I have watched someone toss a hot tool into their hoodie pocket. Do not be that person. That person has regrets and possibly a small scar.

Think about how you actually move around:

Quick local sesh

You are taking a small rig or e-rig to a friend’s place.

  • Use a semi-hard case with foam or adjustable dividers.
  • Put a small silicone dab mat or Oil Slick Pad at the bottom.
  • Tools in elastic loops or small silicone sleeves.
  • Carb cap in its own tiny compartment or padded slot.

Budget Travel Kit ($20-35)

  • Size: Like a thick pencil case
  • Holds: 2 tools, 1 cap, a small jar, lighter
  • Best for: Casual social sessions

Upgraded Travel Station ($50-90)

  • Size: Small camera bag
  • Holds: E-rig or mini glass rig, tools, caps, jars, swabs, torch or battery
  • Best for: Frequent travelers, heavy users, festival people

Car or backpack stash

If you keep a small setup in your bag or car next to a vaporizer or pipe, you really want smell control and impact protection.

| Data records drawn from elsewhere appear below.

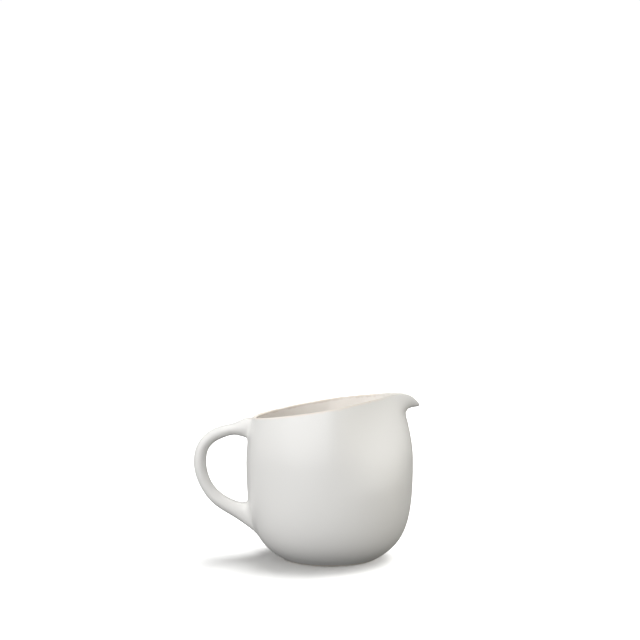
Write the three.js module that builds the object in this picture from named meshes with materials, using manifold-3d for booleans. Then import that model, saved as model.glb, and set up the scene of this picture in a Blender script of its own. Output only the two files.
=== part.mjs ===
// A glazed stoneware pitcher: a round-bellied vessel with a tilted rim, a drawn beak and a loop handle.
// Millimetres, +Z up. The origin is the middle of the foot on the table, the beak points along +X
// and the handle along -X.
import * as THREE from "three";
import { ParametricGeometry } from "three/addons/geometries/ParametricGeometry.js";
import { mergeVertices } from "three/addons/utils/BufferGeometryUtils.js";
import Module from "manifold-3d";

const wasm = await Module();
wasm.setup();

// Vessel outline
const footRadius = 28.5;
const bellyRadius = 50;
const bellyHeight = 58;
const neckRadius = 42;
const neckHeight = 98;
const footFlare = new THREE.Vector2(15.7, 8.8);
const bellyPullDown = 40.5;
const bellyPullUp = 13;
const neckPull = new THREE.Vector2(4.2, -15);

// Rim and beak
const rimHeight = 91;
const rimSlope = 0.163;
const beakReach = 11.8;
const beakDepth = 13.4;
const beakDroop = 6.6;
const beakDroopDepth = 11;
const beakHalfAngle = THREE.MathUtils.degToRad(33);
const throatNarrowing = 0.52;
const throatStart = -2;
const throatEnd = 46;
const throatDepth = 52;

// Wall, glaze and the bare bands
const rimThickness = 2.2;
const wallThickness = 3.4;
const thickeningDepth = 30;
const glaze = 0.3;
const clearance = 0.35;
const bareRim = 0.9;
const bareFoot = 1.2;
const glazeStart = bareFoot + clearance;
const footEdge = 0.5;
const lipRound = 0.6;
const squareCut = 1;
const normalNudge = 0.02;

// Spout seam: the outline of the notch in the wall, seen along X
const seamHalfWidth = 15;
const seamBottom = 76;
const seamTop = 106;
const seamStart = 26;
const seamEnd = 62;
const slipThickness = 0.8;

// Handle: where its centre runs, half its thickness in the plane of the loop, and half its width
const handleStations = [
  { x: -42.6, z: 76.2, halfThickness: 6.6, halfWidth: 7.8 },
  { x: -50, z: 76.1, halfThickness: 5.4, halfWidth: 6.9 },
  { x: -57.5, z: 75.9, halfThickness: 3.5, halfWidth: 6.1 },
  { x: -65, z: 74.1, halfThickness: 3.6, halfWidth: 6 },
  { x: -71.6, z: 70.6, halfThickness: 3.6, halfWidth: 6 },
  { x: -76.2, z: 64.8, halfThickness: 3.6, halfWidth: 5.9 },
  { x: -77.7, z: 57, halfThickness: 3.7, halfWidth: 5.8 },
  { x: -76.6, z: 49, halfThickness: 3.6, halfWidth: 5.6 },
  { x: -73.3, z: 41.5, halfThickness: 3.5, halfWidth: 5.5 },
  { x: -68, z: 35, halfThickness: 3.8, halfWidth: 5.5 },
  { x: -60.6, z: 30.1, halfThickness: 4.1, halfWidth: 5.7 },
  { x: -52.5, z: 26.4, halfThickness: 5.2, halfWidth: 6.2 },
  { x: -45.5, z: 23.4, halfThickness: 7.2, halfWidth: 7.2 },
  { x: -38, z: 19.5, halfThickness: 8, halfWidth: 7.6 },
];

// Shares of the handle's length at which its two joints end and start
const upperJointEnd = 0.098;
const lowerJointStart = 0.845;
const jointGap = 0.004;

// Mesh fineness
const aroundWall = 56;
const beakCrowding = 0.6;
const aroundHandle = 12;
const handleSteps = 26;
const seamSegments = 14;
const halvings = 24;
const rimPasses = 12;
const mergeDistance = 1e-4;
const wallSteps = [
  0.018, 0.04, 0.09, 0.17, 0.27, 0.38, 0.47, 0.55, 0.61, 0.66, 0.71, 0.76, 0.81, 0.86, 0.9, 0.94, 0.97,
];

const bareClay = new THREE.MeshStandardMaterial({ color: 0xd9bfa3, roughness: 0.85, metalness: 0 });
const slip = new THREE.MeshStandardMaterial({ color: 0xcbb08f, roughness: 0.9, metalness: 0 });
const whiteGlaze = new THREE.MeshStandardMaterial({ color: 0xf1efea, roughness: 0.22, metalness: 0 });

const { smoothstep } = THREE.MathUtils;

// The outline is two cubic curves that meet, upright, at the belly. Radius is found from height
// by halving, because the curves rise all the way.
const belly = new THREE.Vector2(bellyRadius, bellyHeight);
const lowerOutline = new THREE.CubicBezierCurve(
  new THREE.Vector2(footRadius, 0),
  new THREE.Vector2(footRadius, 0).add(footFlare),
  new THREE.Vector2(bellyRadius, bellyHeight - bellyPullDown),
  belly,
);
const upperOutline = new THREE.CubicBezierCurve(
  belly,
  new THREE.Vector2(bellyRadius, bellyHeight + bellyPullUp),
  new THREE.Vector2(neckRadius, neckHeight).add(neckPull),
  new THREE.Vector2(neckRadius, neckHeight),
);

function outlineRadius(height) {
  const curve = height < bellyHeight ? lowerOutline : upperOutline;
  const point = new THREE.Vector2();
  let low = 0;
  let high = 1;
  for (let step = 0; step < halvings; step += 1) {
    const middle = (low + high) / 2;
    curve.getPoint(middle, point);
    if (point.y < height) low = middle;
    else high = middle;
  }
  return point.x;
}

// Height at which the tilted rim plane cuts the outline, at an angle round from the beak.
function rimHeightAt(angle) {
  let height = rimHeight;
  for (let step = 0; step < rimPasses; step += 1) {
    height = rimHeight + rimSlope * outlineRadius(height) * Math.cos(angle);
  }
  return height;
}

// Outer surface after the beak is drawn out: the wall narrows to a throat, then the lip is
// pulled forward and its tip bends down.
function outerPoint(angle, height) {
  const radius = outlineRadius(height);
  const below = rimHeightAt(angle) - height;
  const x = radius * Math.cos(angle);
  const y = radius * Math.sin(angle);
  const turn = Math.abs(Math.atan2(Math.sin(angle), Math.cos(angle)));
  const beak = 1 - smoothstep(turn, 0, beakHalfAngle);
  const throat = smoothstep(x, throatStart, throatEnd) * (1 - smoothstep(below, 0, throatDepth));
  return new THREE.Vector3(
    x + beakReach * beak * (1 - smoothstep(below, 0, beakDepth)),
    y * (1 - throatNarrowing * throat),
    height - beakDroop * beak ** 3 * (1 - smoothstep(below, 0, beakDroopDepth)),
  );
}

// A point inside the wall, at a depth measured square to the outer surface.
function wallPoint(angle, height, depth) {
  const point = outerPoint(angle, height);
  const along = outerPoint(angle + normalNudge, height).sub(outerPoint(angle - normalNudge, height));
  const up = outerPoint(angle, height + normalNudge).sub(outerPoint(angle, height - normalNudge));
  const outward = along.cross(up).normalize();
  return point.addScaledVector(outward, -depth);
}

function thicknessAt(angle, height) {
  const below = rimHeightAt(angle) - height;
  return rimThickness + (wallThickness - rimThickness) * smoothstep(below, 0, thickeningDepth);
}

// Ways to place one ring of a shell: on the axis, on a flat disc, in the wall from its outer or its
// inner face, and at a depth below the rim.
const onAxis = (z) => () => new THREE.Vector3(0, 0, z);
const onDisc = (radius, z) => (angle) =>
  new THREE.Vector3(radius * Math.cos(angle), radius * Math.sin(angle), z);
const onWall = (rise, depth) => (angle) => wallPoint(angle, rise * rimHeightAt(angle), depth);
const onInside = (rise, cover) => (angle) => {
  const height = rise * rimHeightAt(angle);
  return wallPoint(angle, height, thicknessAt(angle, height) - cover);
};
const nearRim = (below, depth) => (angle) => wallPoint(angle, rimHeightAt(angle) - below, depth);
const nearRimInside = (below, cover) => (angle) => {
  const height = rimHeightAt(angle) - below;
  return wallPoint(angle, height, thicknessAt(angle, height) - cover);
};

// A closed solid turned from a list of rings that starts and ends on the axis.
function turnedSolid(rings) {
  const last = rings.length - 1;
  const place = (u, v, target) => {
    const turn = u === 1 ? 0 : u * Math.PI * 2;
    target.copy(rings[Math.round(v * last)](turn - beakCrowding * Math.sin(turn)));
  };
  return toSolid(new ParametricGeometry(place, aroundWall, last));
}

function toSolid(geometry) {
  const bare = geometry.clone();
  bare.deleteAttribute("normal");
  bare.deleteAttribute("uv");
  const merged = mergeVertices(bare, mergeDistance);
  const mesh = new wasm.Mesh({
    numProp: 3,
    vertProperties: merged.attributes.position.array,
    triVerts: new Uint32Array(merged.index.array),
  });
  return new wasm.Manifold(mesh);
}

function toGeometry(solid) {
  const mesh = solid.getMesh();
  const geometry = new THREE.BufferGeometry();
  geometry.setAttribute("position", new THREE.BufferAttribute(mesh.vertProperties, 3));
  geometry.setIndex(new THREE.BufferAttribute(mesh.triVerts, 1));
  geometry.computeVertexNormals();
  return geometry;
}

const rises = (place, value) => wallSteps.map((rise) => place(rise, value));

// The whole vessel as one full body, its surface a given depth under the glaze. Its ends are cut
// square to the wall.
function vesselBlock(depth, start, belowRim) {
  return turnedSolid([
    onAxis(start),
    onWall(start / rimHeight, depth + squareCut),
    onWall(start / rimHeight, depth),
    ...rises(onWall, depth),
    nearRim(belowRim, depth),
    nearRim(belowRim, depth + squareCut),
    onAxis(rimHeight - belowRim),
  ]);
}

// The clay wall: bare lip, glazed flanks, thick floor and a flat dry foot.
function clayShell() {
  const under = glaze + clearance;
  const covered = bareRim + clearance;
  const rimEdge = lipRound / 2;
  const up = [
    onAxis(0),
    onDisc(footRadius - footEdge, 0),
    onWall(bareFoot / 2 / rimHeight, 0),
    onWall(bareFoot / rimHeight, 0),
    onWall(glazeStart / rimHeight, under),
    ...rises(onWall, under),
    nearRim(covered, under),
    nearRim(bareRim, 0),
    nearRim(rimEdge, 0),
    nearRim(0, lipRound),
  ];
  const down = [
    nearRimInside(0, lipRound),
    nearRimInside(rimEdge, 0),
    nearRimInside(bareRim, 0),
    nearRimInside(covered, under),
    ...rises(onInside, under).reverse(),
    onInside(0, under),
    onAxis(wallThickness - under),
  ];
  return turnedSolid([...up, ...down]);
}

function innerGlazeSkin() {
  const top = bareRim + clearance;
  return turnedSolid([
    onAxis(wallThickness - glaze),
    onInside(0, glaze),
    ...rises(onInside, glaze),
    nearRimInside(top, glaze),
    nearRimInside(top, 0),
    ...rises(onInside, 0).reverse(),
    onInside(0, 0),
    onAxis(wallThickness),
  ]);
}

// The notch that the beak is let into: a U cut through the front of the wall.
function notchBlock(growth) {
  const halfWidth = seamHalfWidth + growth;
  const outline = new THREE.Shape();
  outline.moveTo(-halfWidth, seamTop);
  outline.lineTo(-halfWidth, seamBottom + seamHalfWidth);
  outline.absarc(0, seamBottom + seamHalfWidth, halfWidth, Math.PI, Math.PI * 2, false);
  outline.lineTo(halfWidth, seamTop);
  const block = new THREE.ExtrudeGeometry(outline, {
    depth: seamEnd - seamStart,
    bevelEnabled: false,
    curveSegments: seamSegments,
  });
  block.applyMatrix4(new THREE.Matrix4().makeBasis(
    new THREE.Vector3(0, 1, 0),
    new THREE.Vector3(0, 0, 1),
    new THREE.Vector3(1, 0, 0),
  ));
  block.translate(seamStart, 0, 0);
  return toSolid(block);
}

// The handle is an oval section swept along a smooth curve through its stations.
const handlePath = new THREE.CatmullRomCurve3(
  handleStations.map(({ x, z }) => new THREE.Vector3(x, 0, z)),
);
const handleSection = new THREE.CatmullRomCurve3(
  handleStations.map(({ halfThickness, halfWidth }) => new THREE.Vector3(halfThickness, halfWidth, 0)),
);

function handleBlock(from, to, inset) {
  const rows = handleSteps + 2;
  const place = (u, v, target) => {
    const row = Math.round(v * rows);
    const share = THREE.MathUtils.clamp((row - 1) / handleSteps, 0, 1);
    const at = from + (to - from) * share;
    const capped = row === 0 || row === rows ? 0 : 1;
    const angle = u === 1 ? 0 : u * Math.PI * 2;
    const along = handlePath.getTangent(at);
    const outward = new THREE.Vector3(-along.z, 0, along.x);
    const section = handleSection.getPoint(at);
    handlePath.getPoint(at, target);
    target.addScaledVector(outward, capped * (section.x - inset) * Math.cos(angle));
    target.y -= capped * (section.y - inset) * Math.sin(angle);
  };
  return toSolid(new ParametricGeometry(place, aroundHandle, rows));
}

const clay = clayShell();
const glazeBed = vesselBlock(glaze, bareFoot / 2, bareRim / 2);
const handleUnderGlaze = glaze + clearance;

const solids = {
  vessel_body: clay.subtract(notchBlock(slipThickness + 2 * clearance)),
  pouring_spout: clay.intersect(notchBlock(0)),
  spout_joint: clay.intersect(notchBlock(slipThickness + clearance).subtract(notchBlock(clearance))),
  handle: handleBlock(upperJointEnd + jointGap, lowerJointStart - jointGap, handleUnderGlaze),
  upper_handle_joint: handleBlock(0, upperJointEnd, handleUnderGlaze).subtract(glazeBed),
  lower_handle_joint: handleBlock(lowerJointStart, 1, handleUnderGlaze).subtract(glazeBed),
  outer_glaze: vesselBlock(0, glazeStart, bareRim + clearance)
    .add(handleBlock(0, 1, 0))
    .subtract(glazeBed.add(handleBlock(0, 1, glaze))),
  inner_glaze: innerGlazeSkin(),
};
const materials = {
  vessel_body: bareClay,
  pouring_spout: bareClay,
  spout_joint: slip,
  handle: bareClay,
  upper_handle_joint: slip,
  lower_handle_joint: slip,
  outer_glaze: whiteGlaze,
  inner_glaze: whiteGlaze,
};

const pitcher = new THREE.Group();
for (const [name, solid] of Object.entries(solids)) {
  const mesh = new THREE.Mesh(toGeometry(solid), materials[name]);
  mesh.name = name;
  pitcher.add(mesh);
}

export default pitcher;
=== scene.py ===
import bisect
import math

import bmesh
import bpy
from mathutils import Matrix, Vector


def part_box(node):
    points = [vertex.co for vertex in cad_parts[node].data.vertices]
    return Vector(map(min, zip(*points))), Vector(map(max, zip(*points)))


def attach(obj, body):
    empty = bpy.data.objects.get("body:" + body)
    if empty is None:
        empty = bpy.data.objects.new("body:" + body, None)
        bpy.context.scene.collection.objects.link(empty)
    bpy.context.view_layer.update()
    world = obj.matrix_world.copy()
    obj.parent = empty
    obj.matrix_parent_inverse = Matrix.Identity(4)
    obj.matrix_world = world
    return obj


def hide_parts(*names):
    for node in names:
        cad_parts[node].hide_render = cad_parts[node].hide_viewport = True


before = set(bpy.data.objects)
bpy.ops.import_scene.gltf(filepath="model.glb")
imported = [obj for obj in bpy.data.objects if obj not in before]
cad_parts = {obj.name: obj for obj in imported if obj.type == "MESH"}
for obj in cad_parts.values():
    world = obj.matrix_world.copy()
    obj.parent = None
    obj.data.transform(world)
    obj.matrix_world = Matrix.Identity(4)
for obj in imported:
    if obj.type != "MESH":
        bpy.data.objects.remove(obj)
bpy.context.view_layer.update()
print("frame loaded")

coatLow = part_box("outer_glaze")[0]
handleBack = 81.4  # how far the back of the handle is behind the body's axis, in mm
mm = -coatLow.x / handleBack

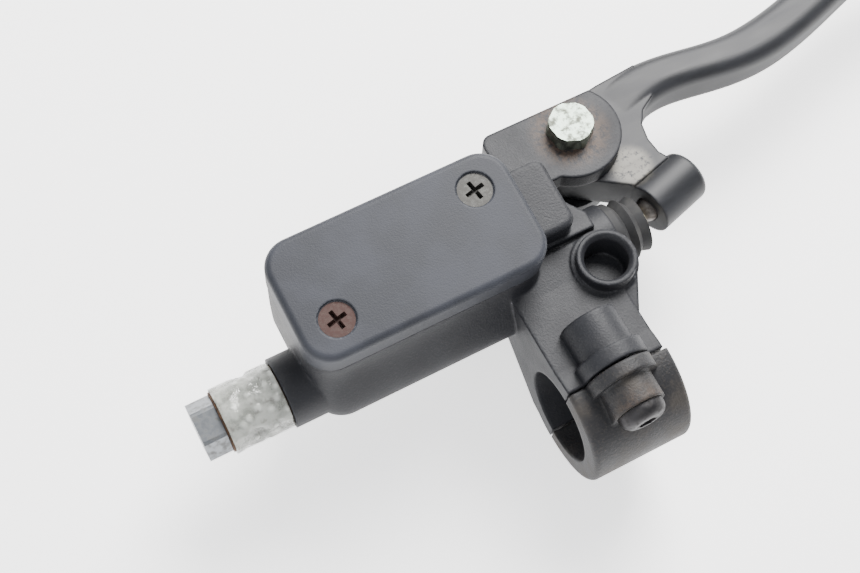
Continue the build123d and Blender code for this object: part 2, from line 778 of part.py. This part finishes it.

  • Use a smell-proof pouch with light padding.
  • Keep tools in a small hard sleeve or tin inside it.
  • Add a business card sized silicone dab mat folded or rolled.
Warning: Do not leave concentrates, tools, or silicone pads baking in a hot car all summer. Heat warps things. Also concentrates will cook and lose quality.

Why this dab tool storage dabbing guide matters in 2025

Dabbing in 2025 is a lot cleaner and more precise than it was in 2016. We have better glass, smarter vaporizers, and way more options for dab pads, silicone dab mats, and full dab stations. The weak link now is usually organization, not tech.

If your tools are dirty, bent, or missing, your sesh suffers before you even heat the banger. Treat this dabbing guide as your permission slip to set up something simple: a non-stick base like an Oil Slick Pad, a consistent spot for every tool, and a tiny cleaning station within arm’s reach.

You do not need a showroom-worthy altar. Just a system you will actually use on a Tuesday night after work. Once your tools have an actual home, you will wonder how you ever dabbed without a real setup. And your future self, not scraping mystery gunk off a favorite dabber, will be very, very grateful.